FOURQUREAN: With a lot of our tracks, the visual component is diving into this sort of, like, parallel space or negative space. My piece, "Water Triptych," is based off of three different images of water that, all found video footage, that's manipulated. One's Riis beach in Queens. One is the Gowanus Canal in Brooklyn. And the other is Inisheer off the coast of Ireland.
And all of these images, if you look at them as found footage, are very bright, colorful and vibrant. But what I end up doing with the image is actually just flipping them into the negative process thing and doing some pixelation to create what is possibly described as, like, psychedelic, I guess. But it's a different way of looking at, like, the color and the motion and sort of taking away that primary element of the source material and looking at it as just color, shape and sound.
DINGMAN: Erich, what about you? What's intriguing to you about the visual layer of all this?
BARGANIER: One thing that I really liked about a lot of the concerts that I went to from, like, the age of 16 to 22 in central Florida, you would see these bands, like Of Montreal or like, when Radiohead came through, they all had basically stage shows. They had these visual projections. They had a lot of things going on.
And it also goes into how bands would have lighting and fog machines and stuff like that. And I really like that kind of Gesamtkunstwerk element of it that all encompassing.
DINGMAN: Wait, what was that word?
BARGANIER: It's the Gesamtkunstwerk of a thing.

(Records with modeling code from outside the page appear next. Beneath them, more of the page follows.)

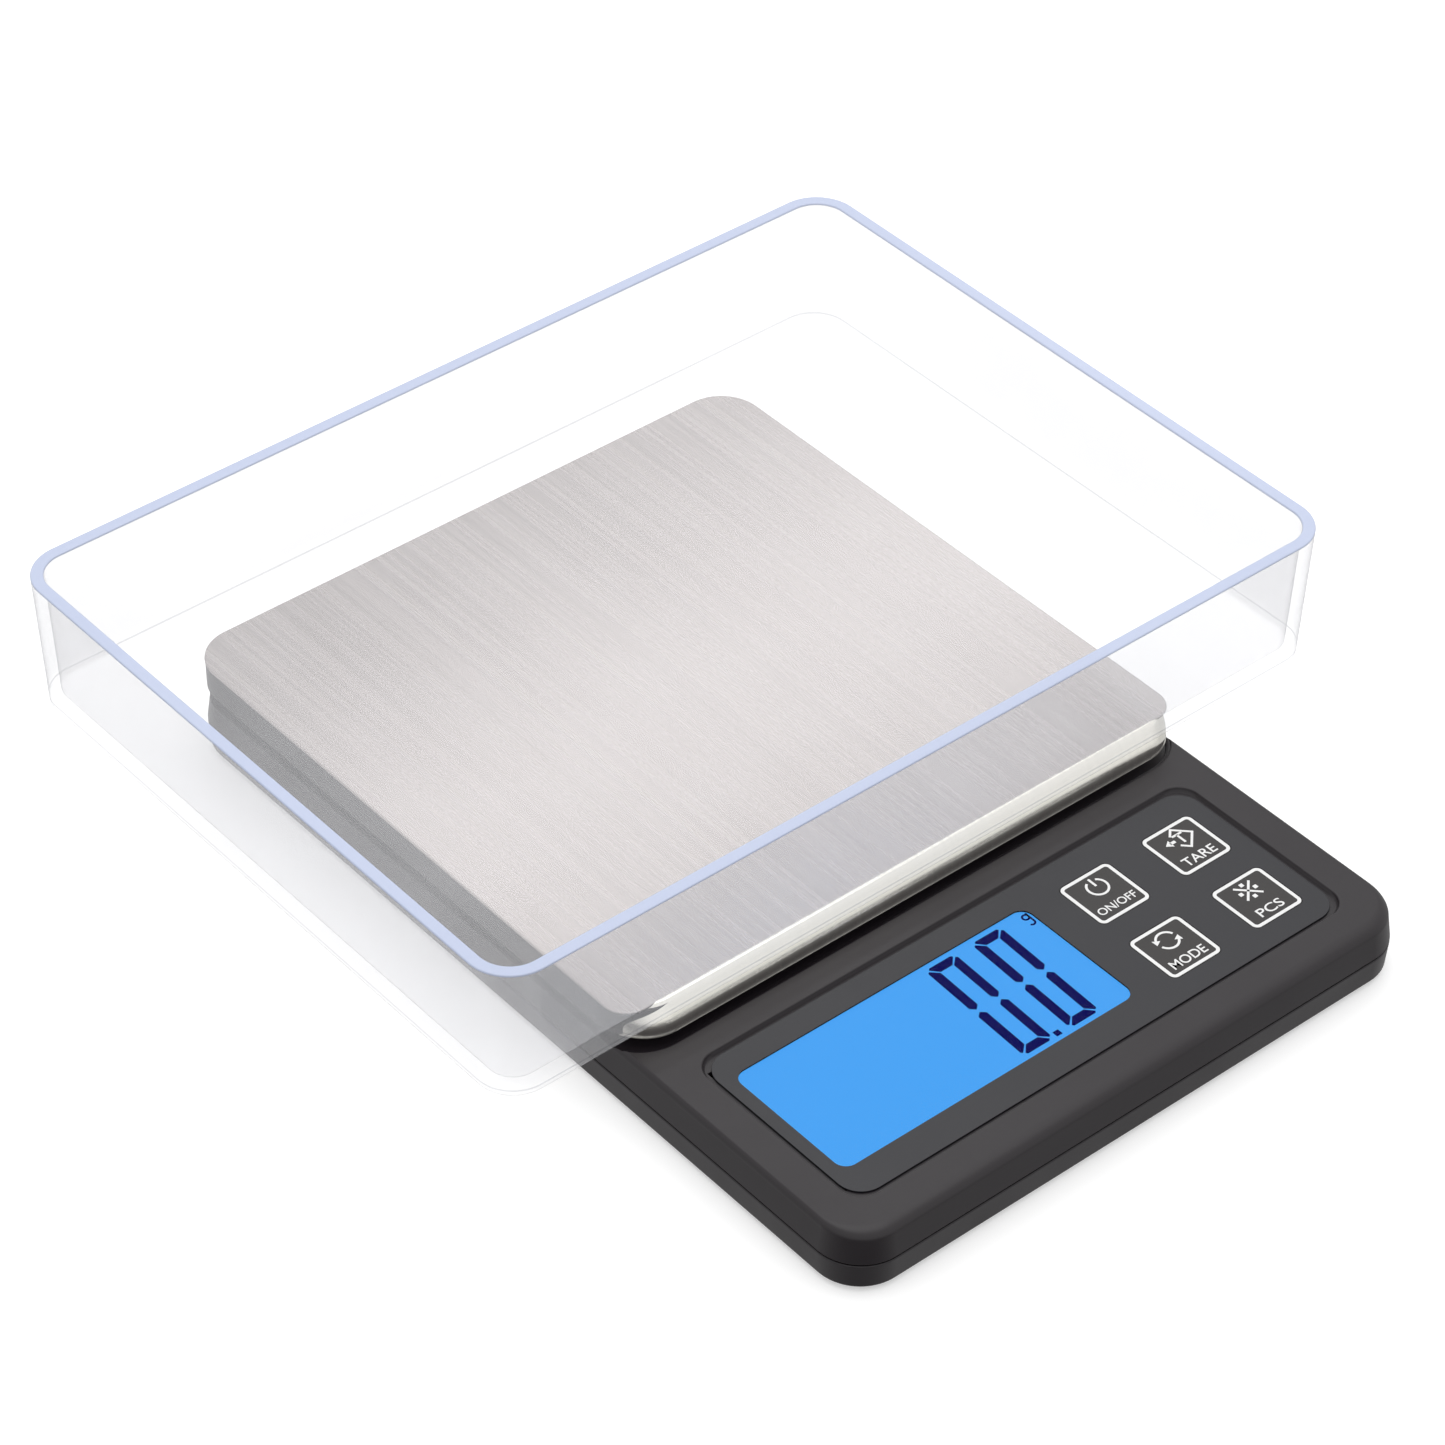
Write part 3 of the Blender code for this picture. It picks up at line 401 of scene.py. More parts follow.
def rgb(red, green, blue):
    """A colour from 8-bit display values."""
    return tuple(
        (v / 255 / 12.92) if v <= 10 else ((v / 255 + 0.055) / 1.055) ** 2.4 for v in (red, green, blue)
    )


def scaled(colour, factor):
    return tuple(min(1.0, c * factor) for c in colour)


def moulded_plastic(name, colour, roughness, grain=3800, depth=0.012, spread=0.10, specular=0.5):
    """Satin plastic with the fine even grain of a spark-eroded mould, and faint handling marks."""
    n = Nodes(name)
    fine = n.noise(grain, 3.0, 0.6)
    coarse = n.noise(grain * 0.37)
    marks = n.noise(38, 4.0, 0.62, distortion=0.4)
    tone = n.math("MULTIPLY_ADD", fine, 0.6, 0.5)
    return n.set(
        Base_Color=n.ramp(tone, (0.0, scaled(colour, 1 - spread)), (1.0, scaled(colour, 1 + spread))),
        Roughness=n.range(marks, *MOST, roughness - 0.05, roughness + 0.07),
        Normal=n.bump(coarse, 0.35, depth * MM, Normal=n.bump(fine, 0.6, depth * MM)),
        Specular_IOR_Level=specular,
    ).owner


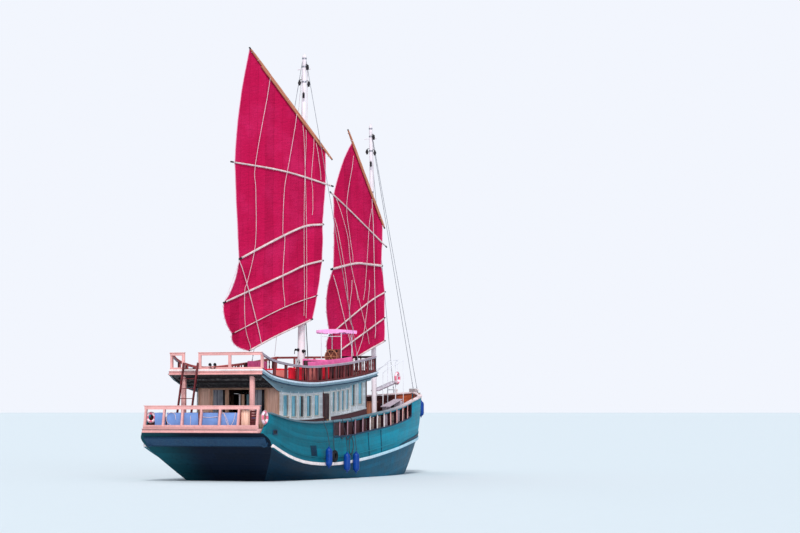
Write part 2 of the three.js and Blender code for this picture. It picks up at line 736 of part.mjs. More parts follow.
// Deck house
const wallCutters = [hullGrown, deckAndAbove];
SIDES.forEach(([name, side]) => {
  add(`cabin_wall_${name}`, sideWall(side, wallCutters), "wall");
  add(`cabin_glass_${name}`, sideGlass(side), "glass");
  add(`side_door_${name}`, sideDoor(side), "dark");
});
const aftHalf = cabinHalf(CABIN_AFT) - CABIN_T - 1;
const foreHalf = cabinHalf(CABIN_FORE) - CABIN_T - 1;
const AFT_DOOR = [-500, 500, 1860, 3920];
add("cabin_wall_aft", crossWall(CABIN_AFT, aftHalf, AFT_WINDOWS, AFT_DOOR, wallCutters), "wood");
add("cabin_wall_fore", crossWall(CABIN_FORE - CABIN_T, foreHalf, FORE_WINDOWS, null, wallCutters), "wall");
const foreGlass = CABIN_FORE - CABIN_T - GAP;
add("cabin_glass_fore", block(foreGlass - GLASS.t, foreGlass, -1950, 1950, 3100, 4200), "glass");

// Aft windows, and the door that slides along inside them on its threshold
const aftGlassX = CABIN_AFT + CABIN_T + GAP;
add("cabin_glass_aft", shape(cut(
  solid(block(aftGlassX, aftGlassX + GLASS.t, -1400, 1400, 2780, 4040)),
  [block(CABIN_AFT, aftGlassX + 100, -560, 560, 2000, 3960)],
)), "glass");
const SLIDE = { x: aftGlassX + GLASS.t + 12, t: 40, y0: 560, wide: 1060, low: 1820, high: 3960 };
add("aft_door_track", shape(cut(
  solid(block(SLIDE.x - 15, SLIDE.x + SLIDE.t + 15, -560, 1680, 1500, SLIDE.low)), [hullGrown],
)), "wood");

function slidingDoor() {
  const { x, t, y0, wide, low, high } = SLIDE;
  const leaf = block(x, x + t, y0, y0 + wide, low + GAP, high);
  const pane = block(x - 10, x + t + 10, y0 + 120, y0 + wide - 120, low + 900, high - 150);
  return shape(cut(solid(leaf), [pane]));
}
add("aft_door", slidingDoor(), "wood");

// Upper deck and its rails
add("upper_deck", upperDeck(0), "deck");
SIDES.forEach(([name, side]) => {
  add(`upper_rail_${name}`, sideRail(side, deckGrown), "wood");
});

// Posts and boarding ladder under the overhang
SIDES.forEach(([name, side]) => {
  const post = block(-9140, -8960, side * 1630 - 90, side * 1630 + 90, PLATFORM_Z + GAP, 5000);
  add(`overhang_post_${name}`, shape(cut(solid(post), [deckAndAbove])), "salmon");
});

const LADDER = {
  foot: [-10180, PLATFORM_Z + GAP], head: [-9375, 5050], y: 1130, half: 335, rungs: 6,
};

function ladder() {
  const { foot, head, y, half, rungs } = LADDER;
  const pieces = [-half, half].map((dy) => beam(
    [foot[0], y + dy, foot[1] - 30], [head[0], y + dy, head[1]], 110, 50,
  ));
  for (let k = 1; k <= rungs; k += 1) {
    const t = k / (rungs + 0.6);
    const x = foot[0] + (head[0] - foot[0]) * t;
    const z = foot[1] + (head[1] - foot[1]) * t;
    pieces.push(block(x - 45, x + 45, y - half, y + half, z - 15, z + 15));
  }
  const floor = block(-12000, 0, -4000, 4000, 0, PLATFORM_Z + GAP);
  return shape(cut(join(pieces), [floor, deckGrown]));
}
add("ladder", ladder(), "salmon");

// Bench along the aft rail, with its cushion
const AFT_BENCH = { x0: -10480, x1: -9980, y0: -2250, y1: 700, seat: 380, back: 680, deep: 70 };

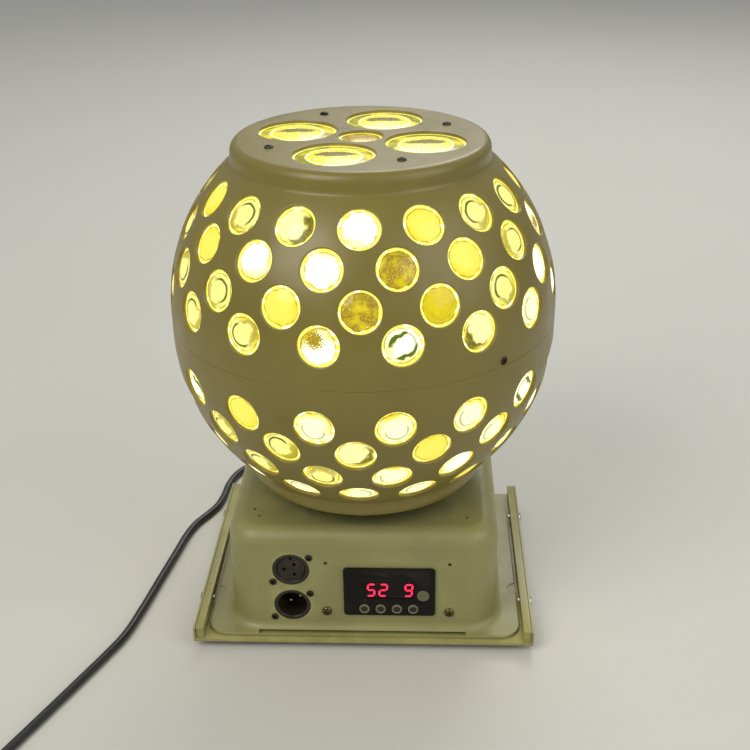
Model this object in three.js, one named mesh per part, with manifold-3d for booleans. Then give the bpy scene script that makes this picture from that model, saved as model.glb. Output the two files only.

It's like you have this all encompassing art idea.
DINGMAN: Gesamtkunstwerk. Am I saying that right?
FOURQUREAN: That's such a bougie term, Erich. Don't use that term.
BARGANIER: I'm sorry, I just came from school.
DINGMAN: No, listen, it's OK. I think people are going to be into this. I just want to make sure I'm saying it correctly.
BARGANIER: Yeah, yeah, that's right.
DINGMAN: Gesamtkunstwerk.
BARGANIER: Yeah. So it's like all encompassing art and it's something that comes from like opera in like the 19th century is where people start talking about it a lot. But it's like having all elements of your experience controlled and curated. And it feels like it's this encompassing event.
DINGMAN: What does the current version of writing together look like? Because I have the sense of watching you that there's a lot of really close listening to each other that's happening and a lot of improvising it. It seems like there's a really organically evolving quality to the music.
BARGANIER: It's very organic in the way that we put it together. So there are pieces that are forwards, there are pieces that are mind, but we are interpreting them simultaneously. So you do, no matter what, you'll always have a touch of the other person. And then in terms of improvisation, on one hand, there is a decent amount just based on like, if it's a graphic score, it's really hard to literally play a picture. So those kind of things. Yeah.
DINGMAN: I have to ask, Ford, can you give me an example of what a graphic score would look like?
FOURQUREAN: If you've ever seen something like a Jackson Pollock work or a Mondrian, it could be any one of those two extremes. Could be very strict straight lines, very splattered, maximal all over the page and everything in between. And the way we're interpreting these things is we're making these decisions in what for the two of us is like a shared language.
If we see something that's more dense on the page, we might play something more aggressive or something punchier. If it's bigger on the page, it might be a larger cluster of sound. If it's smaller, it might be a more subtle whisper.